On April 11, 1924, the Japanese ambassador to the United States, Masanao Hanihara, personally handed a diplomatic letter to the US Secretary of State, Charles Evans Hughes, protesting the complete ban on Japanese immigration in the Immigration Act then under discussion in Congress. 

The letter, written at the instruction of the Japanese Foreign Ministry, stated that the American law would “single out Japanese as a nation, stigmatizing them as unworthy and undesirable in the eyes of the American people. And yet the actual result of that particular provision, if the proposed bill becomes law as intended, would be only to exclude 146 Japanese per year. ... I realize, as I believe you do, the grave consequences which the enactment of the measure retaining that particular provision would inevitably bring upon the otherwise happy and mutually advantageous relations between our two countries.”

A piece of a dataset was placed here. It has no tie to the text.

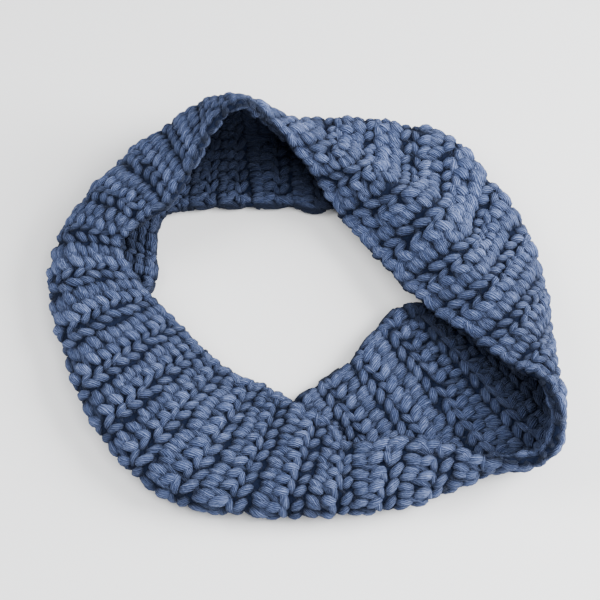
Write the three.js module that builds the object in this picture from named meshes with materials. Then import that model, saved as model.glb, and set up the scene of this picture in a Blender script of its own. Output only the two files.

The letter made public for the first time the “gentlemen’s agreement” of 1907 between the United States and Japan by which Japan voluntarily limited emigration to the United States. In response, Hughes acknowledged that he understood the character of that agreement. 

The letter caused commotion in the Senate, where the bill was being discussed in the Immigration Committee, with a California senator objecting vehemently to it. California legislators had been particularly strident in supporting the provision of the bill, which excluded all Asian immigration to the US. There was concern that Hughes and the Coolidge administration took the same view as the Japanese. 

Demonstration against the 1924 US immigration law outside American embassy in Tokyo

The Immigration Act also drastically limited quotas of immigrants from eastern and southern Europe, where some of the most militant and socialist-minded workers in the post-World War I strike wave had migrated from. 

Republican Congressman Albert Johnson, who sponsored the bill in the House, was a member of the Eugenics Committee, a private but influential organization that posited the superiority of the “Nordic race.” The bill would be passed into law in May. 

The anti-Japanese aspects of the bill were the subject of a right-wing demonstration in Tokyo later in April and calls to boycott American goods. The Japanese cabinet passed a resolution supporting the protest, and delegations of students, religious organizations, and businesses, were seeking audiences with the American ambassador to oppose the bill. The Foreign Ministry sent further letters of protest to Washington. American firms in Japan also publicly objected to the bill.

After the passage of the bill, a wave of anti-Americanism spread through the Japanese press, and the country saw right-wing “national spirit” demonstrations by ex-soldiers and Shinto priests. Finally, on June 1, the patriotic fervor reached a pitch when a Japanese citizen committed ritual suicide in front of the American embassy in Tokyo.